The Department of Justice will likely instead assign him to desk duty and give him a promotion.
Re: Re:
The idea has merit
“Your honor, we only shot him as a joke. We had no way to guess he’d take it to his heart.”
Too bad the courts were not in support of this kind of creative thinking. The DoJ was likely right in asserting that the defendant was not prejudiced: whether they screw with justice in one manner or another is not really all that relevant.
“Plea deals” are, in itself, incompatible with the Constitution.
Re: The idea has merit
Arrest everyone for everything, then release them as needed with an official “J/K ;D” court order.
I think the right to be “J/K ;D” accused should be at the top of every constitution.
And since adopting Emojis in the official stenography records in courts, the transcripts just come alive on the page! It’s so much better than reading novels.
Re: Pleabargaining in the '80s was illegal
…and in televised police procedurals was a hallmark indicator that a given lawyer was corrupt and a bad guy.
At some point the attitude changed.
Re: Re: Pleabargaining in the '80s was illegal
You can say that again. Being corrupt and a bad guy is a career requirement in the Department of Justice (and a number of other government positions) these days.
Nothing like the hands on approach of hired goons.
One of the problems with our current system...
Is that in order for us to fix the system, one or more suspects of heinous crimes have to go free, and the choice of the court is either to set things right for the state, or to play along and pin the guy for tax evasion.

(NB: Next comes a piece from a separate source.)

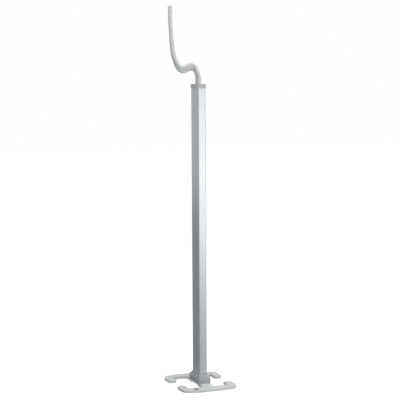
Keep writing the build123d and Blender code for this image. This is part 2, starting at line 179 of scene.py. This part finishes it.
def rings_along(line, radii):
    """A ring of points across the line at each of its points, carried along without twist."""
    rings = []
    last = len(line) - 1
    axis = (line[1] - line[0]).normalized()
    across = axis.orthogonal().normalized()
    for i, (here, radius) in enumerate(zip(line, radii)):
        ahead = (line[min(i + 1, last)] - line[max(i - 1, 0)]).normalized()
        across.rotate(axis.rotation_difference(ahead))
        axis = ahead
        beside = axis.cross(across)
        ring = []
        for k in range(TUBE_SIDES):
            angle = 2 * pi * k / TUBE_SIDES
            ring.append(here + (across * cos(angle) + beside * sin(angle)) * radius)
        rings.append(ring)
    return rings


def conduit_skin(side):
    """One corrugated conduit: a hollow tube with rounded ribs and narrow grooves along its route."""
    low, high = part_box(f"{side}_ferrule")
    y = (low.y + high.y) / 2
    route = [Vector((x * MM, y, z * MM)) for x, z in ROUTES[side]]
    path = at_even_steps(smooth_line(f"{side}_route", route), CONDUIT_PITCH / len(RIB_PROFILE))
    crest = CONDUIT_DIAMETER / 2
    radii = [crest - CONDUIT_GROOVE * (1 - RIB_PROFILE[i % len(RIB_PROFILE)]) for i in range(len(path))]
    bore = [crest - CONDUIT_WALL] * len(path)
    loops = rings_along(path, radii) + rings_along(path, bore)[::-1]
    skin = stand_in(f"{side}_conduit_skin", loops, "cap", f"{side}_conduit", "conduit_plastic")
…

Most jurists go for the tax evasion, so much so that we cannot tell if a lot of people actually did a bad thing, or were just at the wrong place at the wrong time.
Dunno how to fix this.
JUST A PRANK BRO!
Document this
Prosecutorial misconduct is not documented so that corrupt prosecutors’ privacy is protected. I can’t think of much that violates due process more than a proecutor remaining on the job with their track record of misconduct hidden. Thanks to SCOTUS for giving their blessing for some of the most egregious abuses that have miltiplied as a result.